To automate the process, you can also create a PSO capture scene, where you setup a camera to render all project materials and effects. Then write a script which performs PSO tracing, and switches between runtime graphics settings.

For more precise control, you can copy a recorded collection and modify the shader variant information from a script.

Why can’t this be done automatically? i.e. (unity gets all shaders/effects and caches them)

I suppose it’s because prewarming all the assets found in a project wouldn’t work well because the driver’s eviction policy is far more likely to kick PSOs, some that you might have needed for the immediate scene in which case they would have to bake them a second time.
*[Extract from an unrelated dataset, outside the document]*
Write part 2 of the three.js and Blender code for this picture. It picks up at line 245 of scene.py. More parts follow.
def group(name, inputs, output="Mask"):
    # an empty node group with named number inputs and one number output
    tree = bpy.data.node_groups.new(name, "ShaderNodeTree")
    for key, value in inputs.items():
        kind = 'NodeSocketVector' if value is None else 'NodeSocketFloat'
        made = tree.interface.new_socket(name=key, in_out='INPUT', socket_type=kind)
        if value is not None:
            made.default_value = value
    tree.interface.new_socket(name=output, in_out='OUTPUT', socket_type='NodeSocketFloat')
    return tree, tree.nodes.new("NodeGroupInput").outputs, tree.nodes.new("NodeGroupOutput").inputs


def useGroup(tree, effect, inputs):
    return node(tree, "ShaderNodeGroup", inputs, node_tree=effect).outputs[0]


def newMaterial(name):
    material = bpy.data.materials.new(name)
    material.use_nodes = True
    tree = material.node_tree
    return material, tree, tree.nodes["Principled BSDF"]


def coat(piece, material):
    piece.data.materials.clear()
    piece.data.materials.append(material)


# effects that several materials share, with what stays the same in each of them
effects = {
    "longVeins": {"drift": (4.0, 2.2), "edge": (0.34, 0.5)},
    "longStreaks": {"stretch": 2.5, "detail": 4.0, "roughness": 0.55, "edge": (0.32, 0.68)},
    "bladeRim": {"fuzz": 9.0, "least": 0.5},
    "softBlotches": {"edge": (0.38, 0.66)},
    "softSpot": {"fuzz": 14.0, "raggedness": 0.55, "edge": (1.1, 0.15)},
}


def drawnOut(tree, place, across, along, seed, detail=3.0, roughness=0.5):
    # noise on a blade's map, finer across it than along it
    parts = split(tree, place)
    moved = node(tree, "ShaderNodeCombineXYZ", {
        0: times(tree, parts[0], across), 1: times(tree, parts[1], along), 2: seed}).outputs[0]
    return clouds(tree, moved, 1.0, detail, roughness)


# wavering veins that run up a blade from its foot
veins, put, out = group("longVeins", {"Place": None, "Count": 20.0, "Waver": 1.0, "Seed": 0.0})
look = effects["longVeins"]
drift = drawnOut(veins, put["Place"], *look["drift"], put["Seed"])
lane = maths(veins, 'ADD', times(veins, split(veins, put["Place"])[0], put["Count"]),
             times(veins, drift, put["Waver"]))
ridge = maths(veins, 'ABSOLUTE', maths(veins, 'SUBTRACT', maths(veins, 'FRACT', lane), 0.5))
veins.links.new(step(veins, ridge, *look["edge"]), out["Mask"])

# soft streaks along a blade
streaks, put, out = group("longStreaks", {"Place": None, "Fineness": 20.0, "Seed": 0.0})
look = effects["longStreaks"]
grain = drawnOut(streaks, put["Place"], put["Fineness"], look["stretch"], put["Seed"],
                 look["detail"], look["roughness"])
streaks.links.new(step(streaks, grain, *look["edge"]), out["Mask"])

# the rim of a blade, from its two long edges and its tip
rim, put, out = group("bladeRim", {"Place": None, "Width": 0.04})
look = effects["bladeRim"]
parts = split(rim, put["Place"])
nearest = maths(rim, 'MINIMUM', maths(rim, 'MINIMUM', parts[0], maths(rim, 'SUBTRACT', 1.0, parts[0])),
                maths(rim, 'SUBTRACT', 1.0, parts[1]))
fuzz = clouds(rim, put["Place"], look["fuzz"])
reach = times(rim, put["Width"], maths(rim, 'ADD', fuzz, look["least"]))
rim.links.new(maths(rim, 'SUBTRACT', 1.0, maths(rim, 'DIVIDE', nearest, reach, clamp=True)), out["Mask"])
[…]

As for why can’t it be done automatically for each scene, yes it should be possible for the elements in the scene; but you’d have to do something about dynamically created PSOs e.g. from a script instantiating using an asset address only when the player does something, or for large worlds that feature object streaming in which case you need to somehow tell your streaming API to load everything (if your workstation’s RAM allows it) or load all chunks in sequence - something that is hard create a generic solution for since everyone does this stuff their own way.

I think there will always be some amount of manual effort for each project - but nevertheless a Right-Click → Bake on Scene or Prefab or Directory to generate a PSO manifest from the static content, plus a Right-Click → Merge of two manifests would be a good step forward.
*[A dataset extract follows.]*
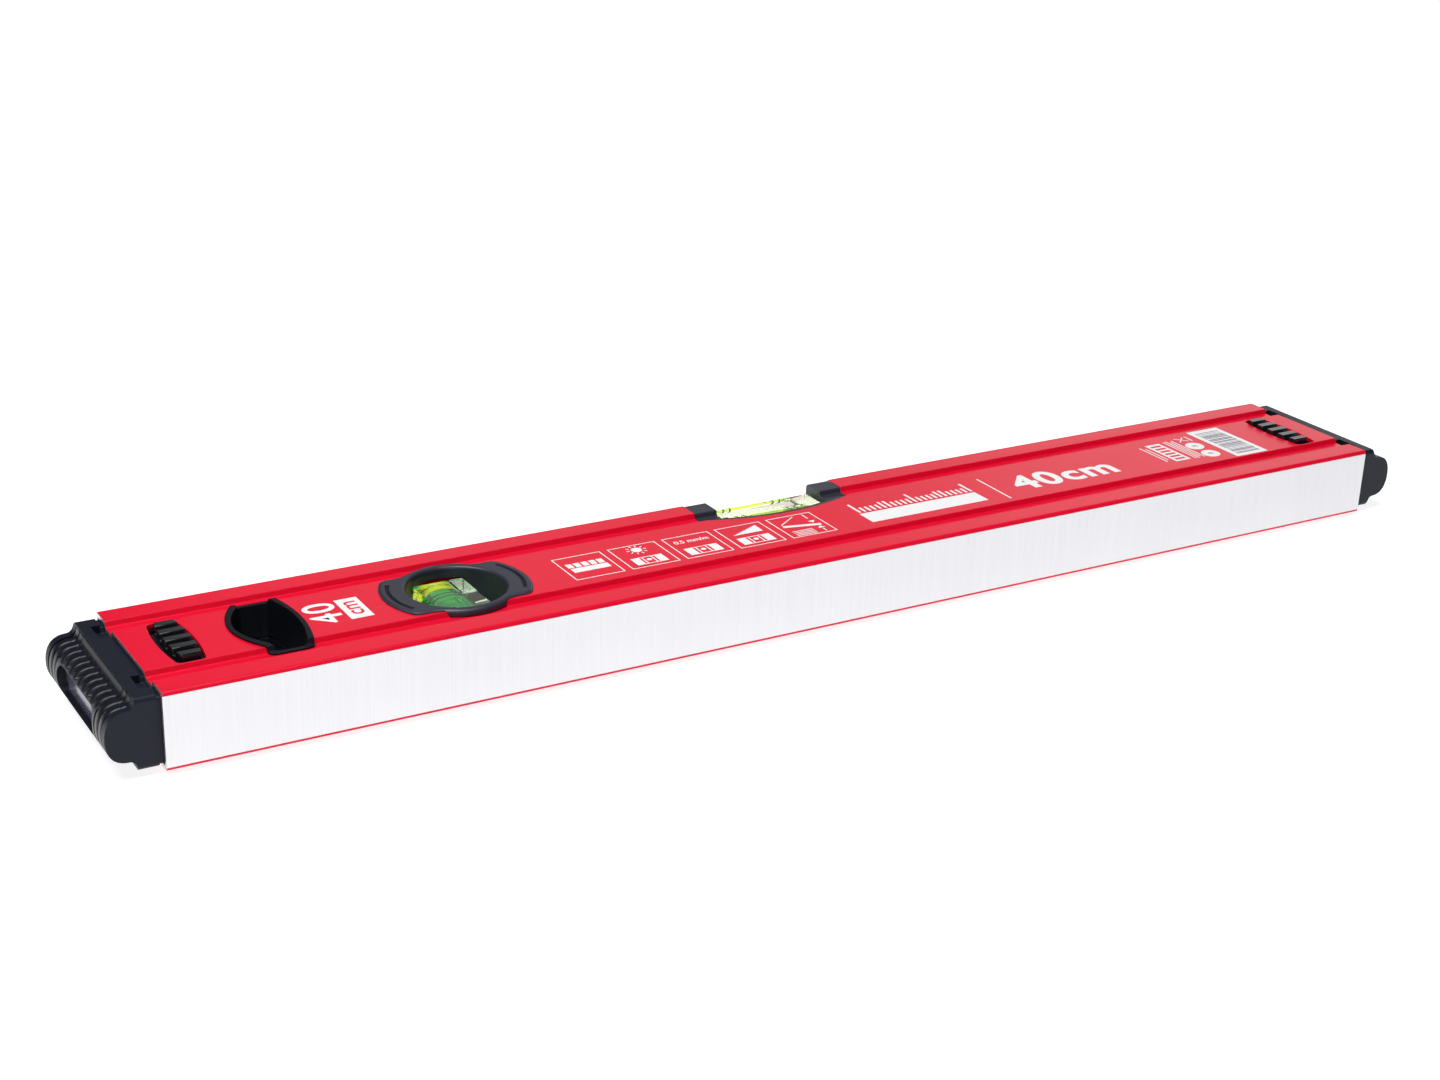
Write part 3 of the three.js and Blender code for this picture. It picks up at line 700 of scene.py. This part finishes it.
def cap_bumper(side, place):
    """The soft end, lofted across the cap through its ribs and rings, with the slot cut in."""
    half = PLATE_INNER - BUMPER_GAP
    stations = []
    for i in range(BUMPER_STEPS + 1):
        y = -half + 2 * half * i / BUMPER_STEPS
        depth = RIB_DEPTH * (1 - rib_height(y))
        outline = cap_end if abs(y) > SLOT_HALF + 1 else ribbed_end
        stations.append((y, outline(FLANGE_END - 1, depth)))
    body = lofted(f"{side}_ribbed_bumper", stations, "y")
    opening = rounded_box(SLOT_HALF, SLOT_HALF_HEIGHT, 3.2)
    slot = prism("slot", opening, "x", CORE_REACH - PAST, CAP_REACH + PAST)
    across = (-half - PAST, half + PAST)
    core = block("core", (0, CORE_REACH + 0.05), across, (-CORE_HALF - 0.05, CORE_HALF + 0.05))
    rim = block("rim", (0, FLANGE_END + 0.1), across, (-TALL, TALL))
    cut(body, core, rim, slot)
    placed(body, place, RUBBER, f"{side}_cap", [f"{side}_cap_bumper"])
    for face in body.data.polygons:
        face.use_smooth = True
    edge = body.modifiers.new("shade", "EDGE_SPLIT")
    edge.split_angle = math.radians(42)
    return body


PAD_RIBS, PAD_PITCH = 5, 4.6
PAD_TOP, PAD_FROM_SEAT = 11.1, 11.85
PAD_FOOT, PAD_CROWN = 1.75, 1.25


def latch_pad(side, face, place):
    outline = [(a - PAD_FROM_SEAT, b) for a, b in bulged(-3.3, -2.6, 3.3, 2.6, 10.6, 1.0)]
    body = prism(f"{side}_{face}_ribbed_pad", outline, "z", 8.5, 9.4)
    for i in range(PAD_RIBS):
        y = (i - (PAD_RIBS - 1) / 2) * PAD_PITCH
        rib = filleted([
            (y - PAD_FOOT, 8.7, 0.05), (y + PAD_FOOT, 8.7, 0.05),
            (y + PAD_CROWN, PAD_TOP, 0.3), (y - PAD_CROWN, PAD_TOP, 0.3),
        ], 6)
        bar = prism("bar", rib, "x", -PAD_FROM_SEAT - 4, 4 - PAD_FROM_SEAT)
        join(body, kept(bar, prism("trim", outline, "z", 8.6, PAD_TOP + PAST)))
    placed(body, place, PAD, f"{side}_{face}_latch", [f"{side}_{face}_latch_pad"])
    return softened(body, 0.18, 3)


def end_cap(side):
    low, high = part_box(f"{side}_cap_shell")
    outward = 1 if side == "right" else -1
    tip = high.x if side == "right" else low.x
    origin = Vector((tip - outward * CAP_REACH * MM, MIDDLE.y, MIDDLE.z))
    turn = Matrix.Rotation(0 if side == "right" else math.pi, 4, "Z")
    place = Matrix.Translation(origin) @ turn
    cap_shell(side, place)
    cap_bumper(side, place)
    for face in ("front", "back"):
        flip = Matrix.Rotation(0 if face == "front" else math.pi, 4, "X")
        latch_pad(side, face, place @ flip)
        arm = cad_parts[f"{side}_{face}_latch_arm"]
        arm.data.materials.clear()
        arm.data.materials.append(CAP.material)


# ---- plumb vial bezels ----------------------------------------------------------------------------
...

If you could provide the optimized version of the project shown in the example video using PSO, along with the scripts, we would have a much clearer understanding of how the system works and be able to figure out how to use it. The documentation seems a bit weak in this regard. We kindly request a demo project that won’t require too much effort on your part.

Unpinning all these announcements takes forever

So on the old graphics API, should I still continue to use shader warm-up? And warm-up with this PSO on the new graphics API? Am I understanding correctly?